A notícia política para a organização popular não é nada boa. Na “passagem do sarrafo” representada pela forma mercadoria na tomada de terras, os movimentos populares passaram a disputar legitimidade com os novos gestores do empreendedorismo popular: de empresas privadas e fundos de investimento ao crime organizado. Parece-me um aprofundamento do que João Bernardo escreveu há 10 anos sobre o Programa Bolsa Família: “E teremos então, no final, a substituição de uma economia paralela arcaica por uma economia paralela moderna. A isto se chama, no capitalismo, progresso”.

Notas

[1] José de Souza Martins, no seu “O Cativeiro da Terra”, descreve este processo.
[2] Não vou me ater aqui na parte da Lei sobre as terras rurais, que, no entanto, merece atenção no que diz respeito à regularização de tomadas de terra da União por grandes produtores e grileiros, principalmente na Amazônia e outras áreas protegidas (incluindo as demarcações indígenas e quilombolas).
[3] Há toda uma discussão sobre a facilidade de regularização de áreas também tomadas da União (principalmente ambientalmente frágeis) por condomínios residenciais de alta renda, que, no entanto, também não me deterei aqui.

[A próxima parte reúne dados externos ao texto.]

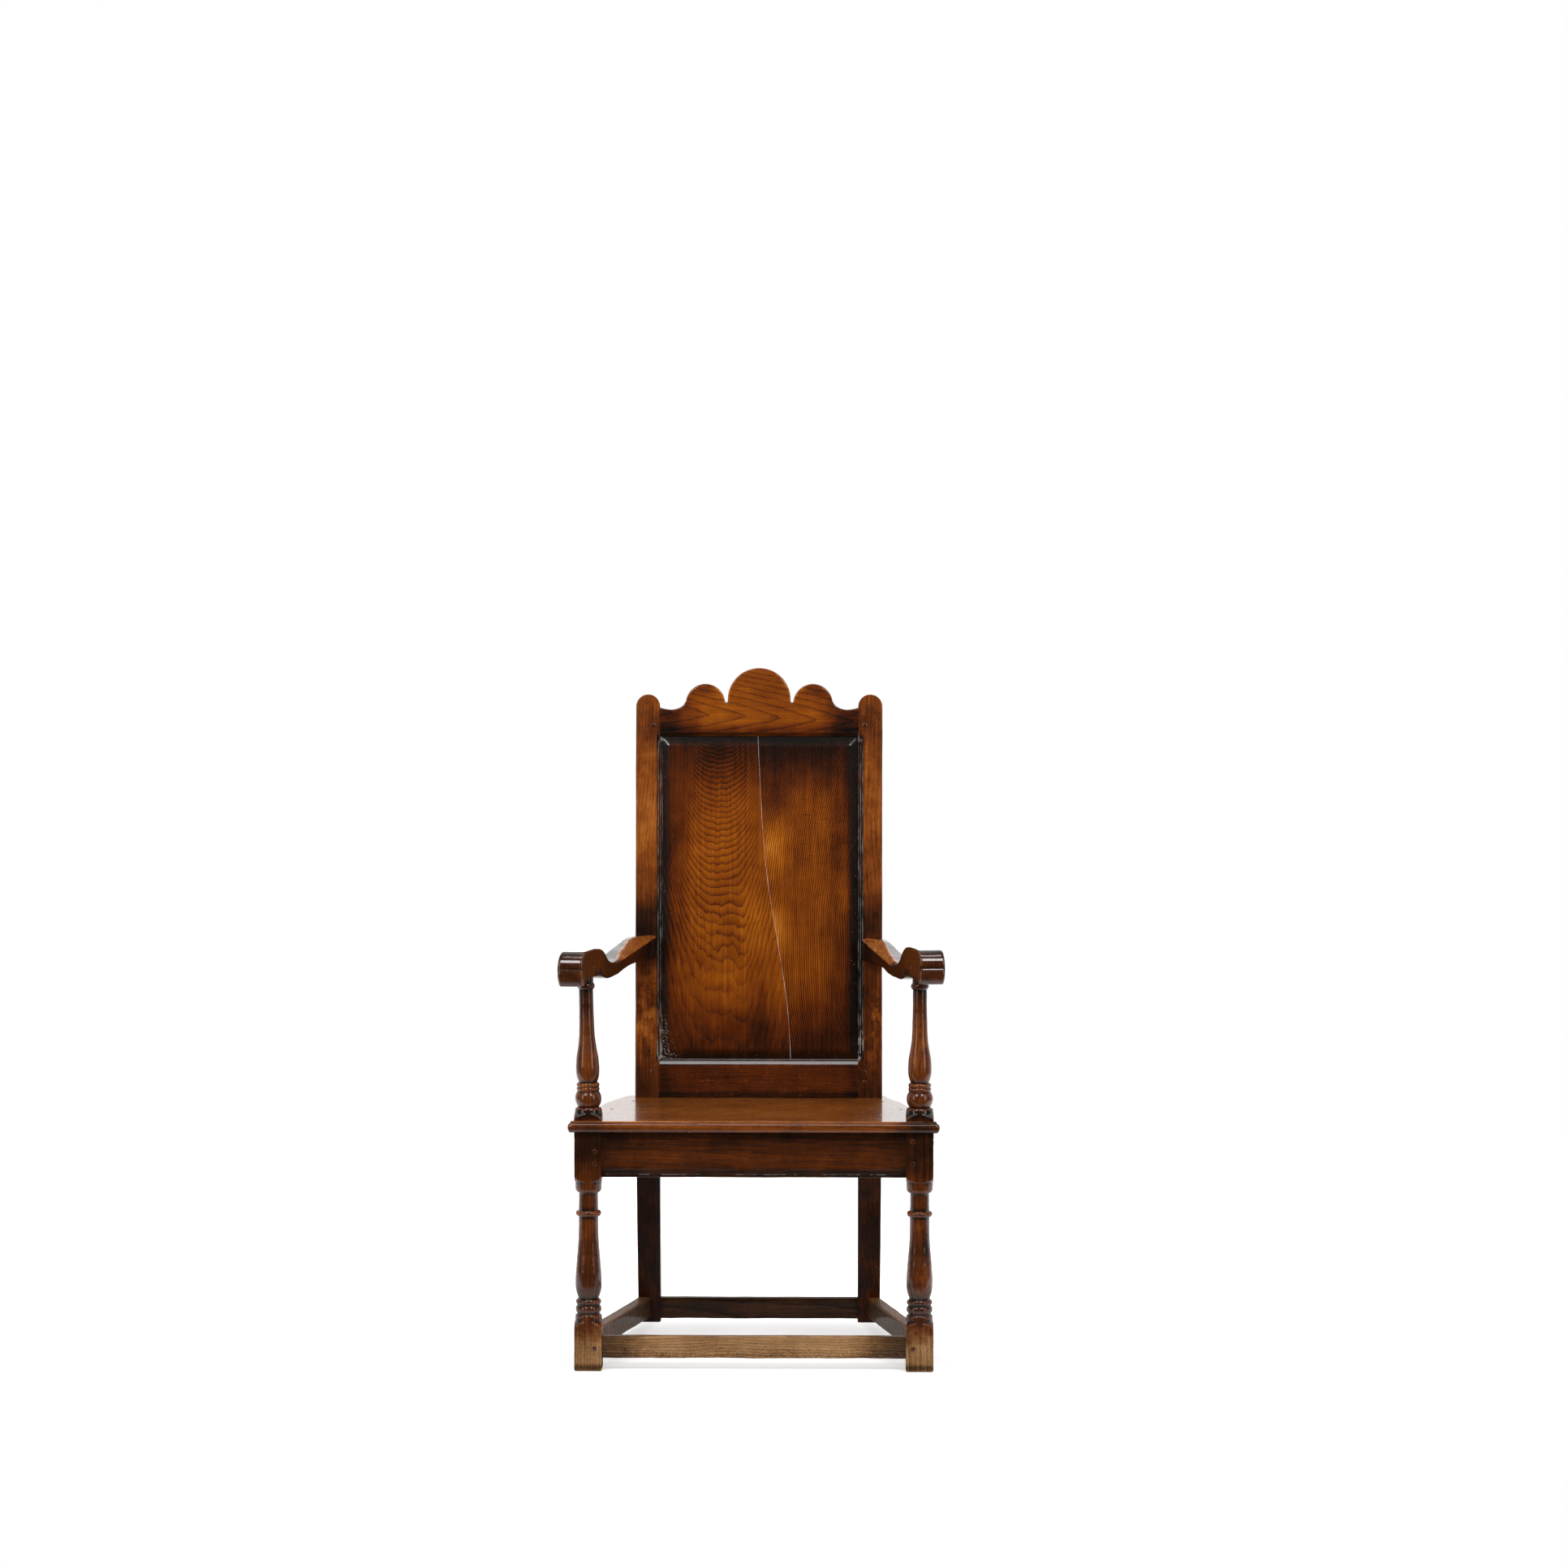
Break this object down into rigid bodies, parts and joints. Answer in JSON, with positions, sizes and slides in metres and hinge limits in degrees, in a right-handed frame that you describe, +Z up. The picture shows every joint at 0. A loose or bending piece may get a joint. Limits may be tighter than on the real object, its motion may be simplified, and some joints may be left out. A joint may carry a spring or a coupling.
{
  "type": "wainscot chair",
  "caption": "Joined oak armchair with turned front posts, a scalloped crest rail over a fielded back panel, shaped arms and a plank seat.",
  "frame": {"origin": "on the floor, in the middle of the chair's bounding box", "axes": "+X towards the sitter's left, -Y the way the sitter faces, +Z up"},
  "size_m": [0.6683, 0.5572, 1.2006],
  "materials": {
    "frame": "old oak, dark red-brown wax polish",
    "panel": "old oak, golden brown wax polish, dark at the margins",
    "seat": "old oak, high wax polish, worn light at the front edge",
    "stretchers": "worn oak, dry light brown with dark flecks",
    "pegs": "riven oak pegs, dark end grain"
  },
  "bodies": {
    "root": {"arm_left": "frame", "arm_right": "frame", "back_panel_left": "panel", "back_panel_right": "panel", "crest_rail": "frame", "front_post_left": "frame", "front_post_right": "frame", "front_seat_rail": "frame", "front_stretcher": "stretchers", "lower_back_rail": "frame", "pegs_arms": "pegs", "pegs_crest_rail": "pegs", "pegs_front_seat_rail": "pegs", "pegs_front_stretcher": "pegs", "pegs_lower_back_rail": "pegs", "pegs_rear_seat_rail": "pegs", "pegs_rear_stretcher": "pegs", "pegs_side_seat_rails": "pegs", "pegs_side_stretchers": "pegs", "rear_post_left": "frame", "rear_post_right": "frame", "rear_seat_rail": "frame", "rear_stretcher": "stretchers", "seat_board": "seat", "seat_pegs": "pegs", "side_seat_rail_left": "frame", "side_seat_rail_right": "frame", "side_stretcher_left": "stretchers", "side_stretcher_right": "stretchers"}
  },
  "joints": []
}
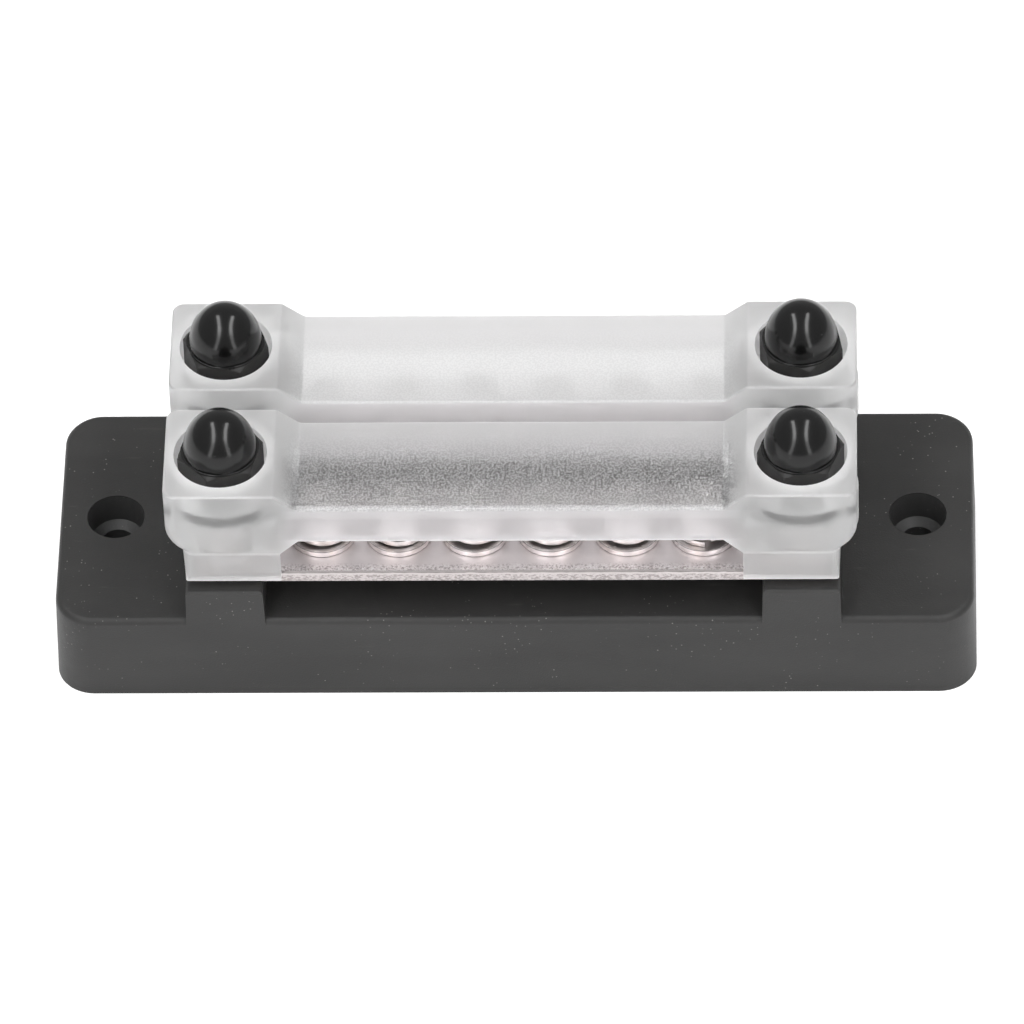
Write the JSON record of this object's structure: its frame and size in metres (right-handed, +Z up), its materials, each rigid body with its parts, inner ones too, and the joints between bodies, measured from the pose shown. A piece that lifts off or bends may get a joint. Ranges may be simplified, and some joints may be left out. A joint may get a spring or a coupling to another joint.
{
  "type": "power distribution block",
  "caption": "Two-row power distribution block: a moulded base with raised busbars, screw terminals, end studs and frosted covers held by domed cap nuts.",
  "frame": {"origin": "middle of the base's underside", "axes": "+X along the rows to the right, +Y from the front row to the rear row, +Z up out of the mounting surface"},
  "size_m": [0.1214, 0.038, 0.0432],
  "materials": {
    "moulding_black": "fine-grained matt",
    "frosted_cover": "frosted translucent",
    "cap_black": "glossy dome, satin hexagon",
    "plated_copper": "tin plated",
    "nickel_steel": "bright plated",
    "zinc_steel": "satin zinc plated"
  },
  "bodies": {
    "base": {"base": "moulding_black", "front_busbar": "plated_copper", "front_flat_washers": "zinc_steel", "front_lock_washers": "zinc_steel", "front_left_stud": "zinc_steel", "front_left_stud_washer": "zinc_steel", "front_left_stud_lock_washer": "zinc_steel", "front_right_stud": "zinc_steel", "front_right_stud_washer": "zinc_steel", "front_right_stud_lock_washer": "zinc_steel", "rear_busbar": "plated_copper", "rear_flat_washers": "zinc_steel", "rear_lock_washers": "zinc_steel", "rear_left_stud": "zinc_steel", "rear_left_stud_washer": "zinc_steel", "rear_left_stud_lock_washer": "zinc_steel", "rear_right_stud": "zinc_steel", "rear_right_stud_washer": "zinc_steel", "rear_right_stud_lock_washer": "zinc_steel"},
    "front_cover": {"front_cover": "frosted_cover"},
    "front_terminal_screw_1": {"front_terminal_screw_1": "nickel_steel"},
    "front_terminal_screw_2": {"front_terminal_screw_2": "nickel_steel"},
    "front_terminal_screw_3": {"front_terminal_screw_3": "nickel_steel"},
    "front_terminal_screw_4": {"front_terminal_screw_4": "nickel_steel"},
    "front_terminal_screw_5": {"front_terminal_screw_5": "nickel_steel"},
    "front_terminal_screw_6": {"front_terminal_screw_6": "nickel_steel"},
    "front_left_stud_nut": {"front_left_stud_nut": "zinc_steel"},
    "front_left_cap_nut": {"front_left_cap_nut": "cap_black"},
    "front_right_stud_nut": {"front_right_stud_nut": "zinc_steel"},
    "front_right_cap_nut": {"front_right_cap_nut": "cap_black"},
    "rear_cover": {"rear_cover": "frosted_cover"},
    "rear_terminal_screw_1": {"rear_terminal_screw_1": "nickel_steel"},
    "rear_terminal_screw_2": {"rear_terminal_screw_2": "nickel_steel"},
    "rear_terminal_screw_3": {"rear_terminal_screw_3": "nickel_steel"},
    "rear_terminal_screw_4": {"rear_terminal_screw_4": "nickel_steel"},
    "rear_terminal_screw_5": {"rear_terminal_screw_5": "nickel_steel"},
    "rear_terminal_screw_6": {"rear_terminal_screw_6": "nickel_steel"},
    "rear_left_stud_nut": {"rear_left_stud_nut": "zinc_steel"},
    "rear_left_cap_nut": {"rear_left_cap_nut": "cap_black"},
    "rear_right_stud_nut": {"rear_right_stud_nut": "zinc_steel"},
    "rear_right_cap_nut": {"rear_right_cap_nut": "cap_black"}
  },
  "joints": [
    {"name": "front_cover_lift", "type": "slide", "parent": "base", "child": "front_cover", "axis": [0, 0, 1], "range_m": [0, 0.025]},
    {"name": "front_terminal_screw_1_turn", "type": "hinge", "parent": "base", "child": "front_terminal_screw_1", "pos_m": [-0.025, -0.0096, 0.0239], "axis": [0, 0, 1], "continuous": true},
    {"name": "front_terminal_screw_2_turn", "type": "hinge", "parent": "base", "child": "front_terminal_screw_2", "pos_m": [-0.015, -0.0096, 0.0239], "axis": [0, 0, 1], "continuous": true},
    {"name": "front_terminal_screw_3_turn", "type": "hinge", "parent": "base", "child": "front_terminal_screw_3", "pos_m": [-0.005, -0.0096, 0.0239], "axis": [0, 0, 1], "continuous": true},
    {"name": "front_terminal_screw_4_turn", "type": "hinge", "parent": "base", "child": "front_terminal_screw_4", "pos_m": [0.005, -0.0096, 0.0239], "axis": [0, 0, 1], "continuous": true},
    {"name": "front_terminal_screw_5_turn", "type": "hinge", "parent": "base", "child": "front_terminal_screw_5", "pos_m": [0.015, -0.0096, 0.0239], "axis": [0, 0, 1], "continuous": true},
    {"name": "front_terminal_screw_6_turn", "type": "hinge", "parent": "base", "child": "front_terminal_screw_6", "pos_m": [0.025, -0.0096, 0.0239], "axis": [0, 0, 1], "continuous": true},
    {"name": "front_left_stud_nut_turn", "type": "hinge", "parent": "base", "child": "front_left_stud_nut", "pos_m": [-0.03775, -0.0096, 0.0243], "axis": [0, 0, 1], "continuous": true},
    {"name": "front_left_cap_nut_turn", "type": "hinge", "parent": "front_cover", "child": "front_left_cap_nut", "pos_m": [-0.03775, -0.0096, 0.0315], "axis": [0, 0, 1], "continuous": true},
    {"name": "front_right_stud_nut_turn", "type": "hinge", "parent": "base", "child": "front_right_stud_nut", "pos_m": [0.03775, -0.0096, 0.0243], "axis": [0, 0, 1], "continuous": true},
    {"name": "front_right_cap_nut_turn", "type": "hinge", "parent": "front_cover", "child": "front_right_cap_nut", "pos_m": [0.03775, -0.0096, 0.0315], "axis": [0, 0, 1], "continuous": true},
    {"name": "rear_cover_lift", "type": "slide", "parent": "base", "child": "rear_cover", "axis": [0, 0, 1], "range_m": [0, 0.025]},
    {"name": "rear_terminal_screw_1_turn", "type": "hinge", "parent": "base", "child": "rear_terminal_screw_1", "pos_m": [-0.025, 0.0096, 0.0239], "axis": [0, 0, 1], "continuous": true},
    {"name": "rear_terminal_screw_2_turn", "type": "hinge", "parent": "base", "child": "rear_terminal_screw_2", "pos_m": [-0.015, 0.0096, 0.0239], "axis": [0, 0, 1], "continuous": true},
    {"name": "rear_terminal_screw_3_turn", "type": "hinge", "parent": "base", "child": "rear_terminal_screw_3", "pos_m": [-0.005, 0.0096, 0.0239], "axis": [0, 0, 1], "continuous": true},
    {"name": "rear_terminal_screw_4_turn", "type": "hinge", "parent": "base", "child": "rear_terminal_screw_4", "pos_m": [0.005, 0.0096, 0.0239], "axis": [0, 0, 1], "continuous": true},
    {"name": "rear_terminal_screw_5_turn", "type": "hinge", "parent": "base", "child": "rear_terminal_screw_5", "pos_m": [0.015, 0.0096, 0.0239], "axis": [0, 0, 1], "continuous": true},
    {"name": "rear_terminal_screw_6_turn", "type": "hinge", "parent": "base", "child": "rear_terminal_screw_6", "pos_m": [0.025, 0.0096, 0.0239], "axis": [0, 0, 1], "continuous": true},
    {"name": "rear_left_stud_nut_turn", "type": "hinge", "parent": "base", "child": "rear_left_stud_nut", "pos_m": [-0.03775, 0.0096, 0.0243], "axis": [0, 0, 1], "continuous": true},
    {"name": "rear_left_cap_nut_turn", "type": "hinge", "parent": "rear_cover", "child": "rear_left_cap_nut", "pos_m": [-0.03775, 0.0096, 0.0315], "axis": [0, 0, 1], "continuous": true},
    {"name": "rear_right_stud_nut_turn", "type": "hinge", "parent": "base", "child": "rear_right_stud_nut", "pos_m": [0.03775, 0.0096, 0.0243], "axis": [0, 0, 1], "continuous": true},
    {"name": "rear_right_cap_nut_turn", "type": "hinge", "parent": "rear_cover", "child": "rear_right_cap_nut", "pos_m": [0.03775, 0.0096, 0.0315], "axis": [0, 0, 1], "continuous": true}
  ]
}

[4] Eu fazia este acompanhamento junto ao arquiteto André Dal’Bó, que permaneceu no processo por mais tempo e o descreveu com mais detalhe na sua tese de doutorado. Agradeço ao André a colaboração nesta parte do texto no que se refere aos dados relacionados à Vila Soma.
[5] Entre eles, grandes forças do mercado financeiro, como o Banco Itaú.
[6] Seu dono, Renato Góes, foi um dos principais agentes da formulação e aprovação da Lei de REURB.